Task requirements
Look through the data for the string "origin". Copy every line where it is found.

***

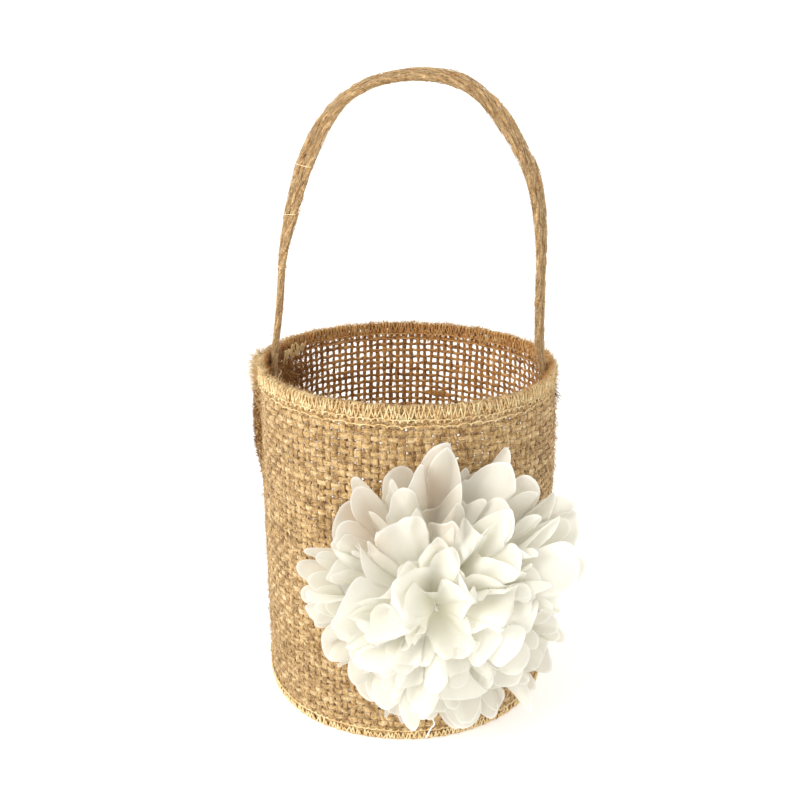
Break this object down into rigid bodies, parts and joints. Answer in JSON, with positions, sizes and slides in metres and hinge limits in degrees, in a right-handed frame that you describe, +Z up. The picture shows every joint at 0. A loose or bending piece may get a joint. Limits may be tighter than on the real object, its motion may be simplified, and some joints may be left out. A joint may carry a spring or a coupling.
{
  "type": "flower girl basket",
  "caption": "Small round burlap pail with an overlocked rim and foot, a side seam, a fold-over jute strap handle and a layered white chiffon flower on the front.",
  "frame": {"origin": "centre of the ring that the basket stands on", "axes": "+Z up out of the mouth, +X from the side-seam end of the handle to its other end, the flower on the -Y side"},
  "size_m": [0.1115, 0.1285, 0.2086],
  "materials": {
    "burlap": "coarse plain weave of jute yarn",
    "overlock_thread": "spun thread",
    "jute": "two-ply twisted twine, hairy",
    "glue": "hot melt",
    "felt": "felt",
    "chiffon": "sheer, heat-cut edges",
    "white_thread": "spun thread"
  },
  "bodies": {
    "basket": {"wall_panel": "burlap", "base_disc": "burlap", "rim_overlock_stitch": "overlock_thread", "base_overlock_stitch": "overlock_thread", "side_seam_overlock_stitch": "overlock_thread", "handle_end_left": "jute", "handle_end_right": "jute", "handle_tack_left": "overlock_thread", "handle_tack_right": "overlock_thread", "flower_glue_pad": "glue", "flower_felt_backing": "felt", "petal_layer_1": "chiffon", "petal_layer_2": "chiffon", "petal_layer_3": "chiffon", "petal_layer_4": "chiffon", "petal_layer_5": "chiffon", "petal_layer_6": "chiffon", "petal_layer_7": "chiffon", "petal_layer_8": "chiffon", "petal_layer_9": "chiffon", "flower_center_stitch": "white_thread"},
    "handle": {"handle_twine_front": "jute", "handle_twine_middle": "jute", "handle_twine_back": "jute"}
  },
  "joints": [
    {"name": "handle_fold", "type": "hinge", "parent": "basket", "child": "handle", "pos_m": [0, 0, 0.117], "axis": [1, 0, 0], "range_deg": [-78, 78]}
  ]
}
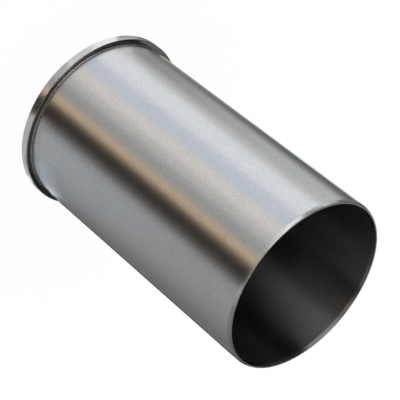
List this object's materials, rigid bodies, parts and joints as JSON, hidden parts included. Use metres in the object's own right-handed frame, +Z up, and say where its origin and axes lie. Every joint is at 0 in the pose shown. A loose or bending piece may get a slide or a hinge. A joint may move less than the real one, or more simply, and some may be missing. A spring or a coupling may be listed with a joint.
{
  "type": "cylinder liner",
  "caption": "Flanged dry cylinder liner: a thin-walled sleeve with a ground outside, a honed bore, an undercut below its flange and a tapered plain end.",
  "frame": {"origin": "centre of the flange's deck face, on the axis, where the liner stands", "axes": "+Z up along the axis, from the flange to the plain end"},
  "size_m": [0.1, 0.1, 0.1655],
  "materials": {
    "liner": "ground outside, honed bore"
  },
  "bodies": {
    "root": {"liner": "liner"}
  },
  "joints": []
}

***

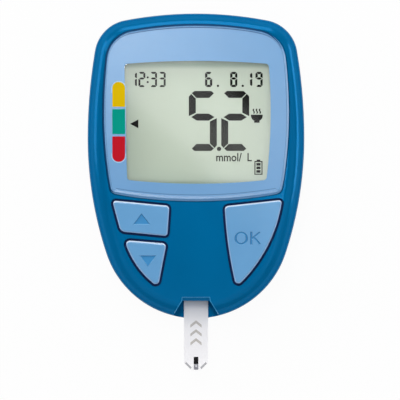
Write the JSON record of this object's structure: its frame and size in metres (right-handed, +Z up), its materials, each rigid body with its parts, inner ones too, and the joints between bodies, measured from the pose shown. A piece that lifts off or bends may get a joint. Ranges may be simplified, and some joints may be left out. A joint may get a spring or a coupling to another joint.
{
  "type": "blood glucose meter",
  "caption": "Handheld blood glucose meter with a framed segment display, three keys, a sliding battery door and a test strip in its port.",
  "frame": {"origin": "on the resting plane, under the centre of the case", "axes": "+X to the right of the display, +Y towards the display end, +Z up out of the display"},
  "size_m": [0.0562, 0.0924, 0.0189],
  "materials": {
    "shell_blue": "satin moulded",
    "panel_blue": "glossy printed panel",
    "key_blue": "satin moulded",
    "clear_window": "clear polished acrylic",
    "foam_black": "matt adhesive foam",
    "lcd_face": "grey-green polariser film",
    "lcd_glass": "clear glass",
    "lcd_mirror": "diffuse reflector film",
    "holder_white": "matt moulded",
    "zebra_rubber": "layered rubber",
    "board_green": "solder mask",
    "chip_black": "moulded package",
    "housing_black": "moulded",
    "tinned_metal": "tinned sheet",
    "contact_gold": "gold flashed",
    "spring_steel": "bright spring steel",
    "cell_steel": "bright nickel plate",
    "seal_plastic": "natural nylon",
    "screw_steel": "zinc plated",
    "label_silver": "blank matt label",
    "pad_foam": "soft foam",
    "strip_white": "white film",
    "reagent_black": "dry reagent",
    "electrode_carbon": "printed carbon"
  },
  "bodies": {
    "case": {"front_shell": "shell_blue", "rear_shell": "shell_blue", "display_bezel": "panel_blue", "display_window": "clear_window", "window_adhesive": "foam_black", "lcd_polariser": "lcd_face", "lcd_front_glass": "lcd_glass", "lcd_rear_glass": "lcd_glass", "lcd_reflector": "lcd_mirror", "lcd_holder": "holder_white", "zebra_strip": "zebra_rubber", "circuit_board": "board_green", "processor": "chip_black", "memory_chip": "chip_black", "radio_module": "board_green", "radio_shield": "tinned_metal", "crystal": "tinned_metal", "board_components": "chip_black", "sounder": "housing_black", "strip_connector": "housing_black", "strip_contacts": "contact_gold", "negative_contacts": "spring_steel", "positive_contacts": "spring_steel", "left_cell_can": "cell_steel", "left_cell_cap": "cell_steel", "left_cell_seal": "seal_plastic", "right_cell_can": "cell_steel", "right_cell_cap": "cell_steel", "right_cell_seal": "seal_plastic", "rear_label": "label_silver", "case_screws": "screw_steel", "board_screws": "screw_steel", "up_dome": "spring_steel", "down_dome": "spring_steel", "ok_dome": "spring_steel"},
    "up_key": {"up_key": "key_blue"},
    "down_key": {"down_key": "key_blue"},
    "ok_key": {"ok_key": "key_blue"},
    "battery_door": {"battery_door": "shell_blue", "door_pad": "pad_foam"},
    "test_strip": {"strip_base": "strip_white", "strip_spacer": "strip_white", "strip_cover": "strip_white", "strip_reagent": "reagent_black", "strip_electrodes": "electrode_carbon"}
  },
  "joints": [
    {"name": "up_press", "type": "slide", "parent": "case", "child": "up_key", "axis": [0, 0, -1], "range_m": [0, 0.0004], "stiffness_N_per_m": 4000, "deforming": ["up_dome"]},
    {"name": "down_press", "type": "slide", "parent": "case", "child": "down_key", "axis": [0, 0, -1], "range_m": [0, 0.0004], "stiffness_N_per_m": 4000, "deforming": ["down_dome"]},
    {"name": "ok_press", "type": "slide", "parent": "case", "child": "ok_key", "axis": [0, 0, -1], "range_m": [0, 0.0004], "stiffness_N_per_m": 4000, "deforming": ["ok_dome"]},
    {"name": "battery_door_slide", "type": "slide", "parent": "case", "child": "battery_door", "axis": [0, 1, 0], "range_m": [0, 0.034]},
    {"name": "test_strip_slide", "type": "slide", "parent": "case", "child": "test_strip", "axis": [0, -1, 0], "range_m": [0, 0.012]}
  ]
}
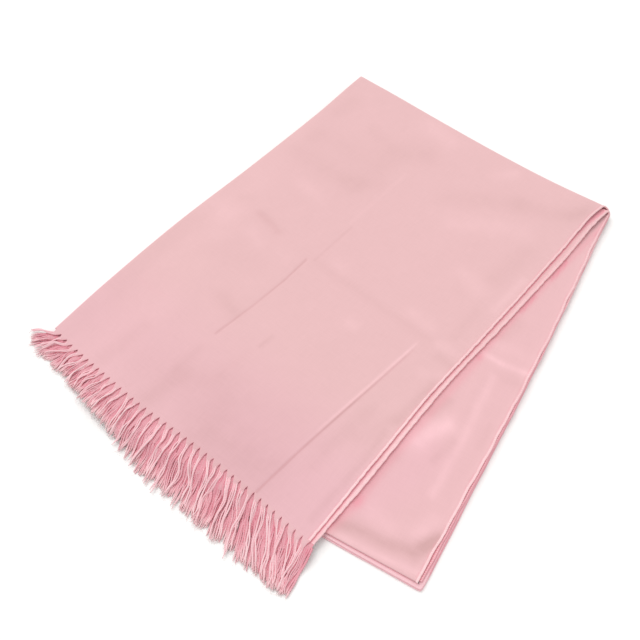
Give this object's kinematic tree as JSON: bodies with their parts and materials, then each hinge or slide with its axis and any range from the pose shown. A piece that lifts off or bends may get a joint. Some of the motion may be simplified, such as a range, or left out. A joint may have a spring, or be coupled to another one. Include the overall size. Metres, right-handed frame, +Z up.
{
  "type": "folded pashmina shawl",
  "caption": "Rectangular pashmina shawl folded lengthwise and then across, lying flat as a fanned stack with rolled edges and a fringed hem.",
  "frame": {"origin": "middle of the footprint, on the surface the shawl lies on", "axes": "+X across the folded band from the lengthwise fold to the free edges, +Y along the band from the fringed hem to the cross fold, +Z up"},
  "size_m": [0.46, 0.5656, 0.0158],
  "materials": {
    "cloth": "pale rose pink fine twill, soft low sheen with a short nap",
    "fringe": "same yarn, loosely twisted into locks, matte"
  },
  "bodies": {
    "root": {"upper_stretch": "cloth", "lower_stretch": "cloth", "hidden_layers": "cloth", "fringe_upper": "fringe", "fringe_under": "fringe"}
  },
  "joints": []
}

***

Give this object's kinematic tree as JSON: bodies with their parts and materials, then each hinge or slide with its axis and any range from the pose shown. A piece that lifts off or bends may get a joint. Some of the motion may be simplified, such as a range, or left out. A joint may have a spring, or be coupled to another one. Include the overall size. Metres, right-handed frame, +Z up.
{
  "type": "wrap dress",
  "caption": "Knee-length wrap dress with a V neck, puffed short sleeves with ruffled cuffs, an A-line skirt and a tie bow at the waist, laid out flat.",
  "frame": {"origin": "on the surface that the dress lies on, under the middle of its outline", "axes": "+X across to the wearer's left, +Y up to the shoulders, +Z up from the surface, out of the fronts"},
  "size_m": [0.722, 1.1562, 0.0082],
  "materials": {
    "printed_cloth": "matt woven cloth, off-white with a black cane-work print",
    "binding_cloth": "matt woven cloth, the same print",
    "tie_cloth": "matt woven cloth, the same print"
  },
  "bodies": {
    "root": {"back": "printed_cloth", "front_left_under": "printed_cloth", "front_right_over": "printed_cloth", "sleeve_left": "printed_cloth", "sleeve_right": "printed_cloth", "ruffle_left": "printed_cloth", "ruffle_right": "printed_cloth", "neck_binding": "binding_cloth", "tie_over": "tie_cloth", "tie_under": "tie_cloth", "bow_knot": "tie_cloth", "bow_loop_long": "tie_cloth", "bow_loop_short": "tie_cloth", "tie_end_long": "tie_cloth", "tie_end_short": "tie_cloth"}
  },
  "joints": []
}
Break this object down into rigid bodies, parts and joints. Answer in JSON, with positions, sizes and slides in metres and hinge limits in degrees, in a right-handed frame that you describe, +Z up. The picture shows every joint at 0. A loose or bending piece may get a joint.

***

Task response
  "frame": {"origin": "centre of the ring that the basket stands on", "axes": "+Z up out of the mouth, +X from the side-seam end of the handle to its other end, the flower on the -Y side"},
List this object's materials, rigid bodies, parts and joints as JSON, hidden parts included. Use metres in the object's own right-handed frame, +Z up, and say where its origin and axes lie. Every joint is at 0 in the pose shown. A loose or bending piece may get a slide or a hinge. A joint may move less than the real one, or more simply, and some may be missing. A spring or a coupling may be listed with a joint.
  "frame": {"origin": "centre of the flange's deck face, on the axis, where the liner stands", "axes": "+Z up along the axis, from the flange to the plain end"},
  "frame": {"origin": "on the resting plane, under the centre of the case", "axes": "+X to the right of the display, +Y towards the display end, +Z up out of the display"},
  "frame": {"origin": "middle of the footprint, on the surface the shawl lies on", "axes": "+X across the folded band from the lengthwise fold to the free edges, +Y along the band from the fringed hem to the cross fold, +Z up"},
  "frame": {"origin": "on the surface that the dress lies on, under the middle of its outline", "axes": "+X across to the wearer's left, +Y up to the shoulders, +Z up from the surface, out of the fronts"},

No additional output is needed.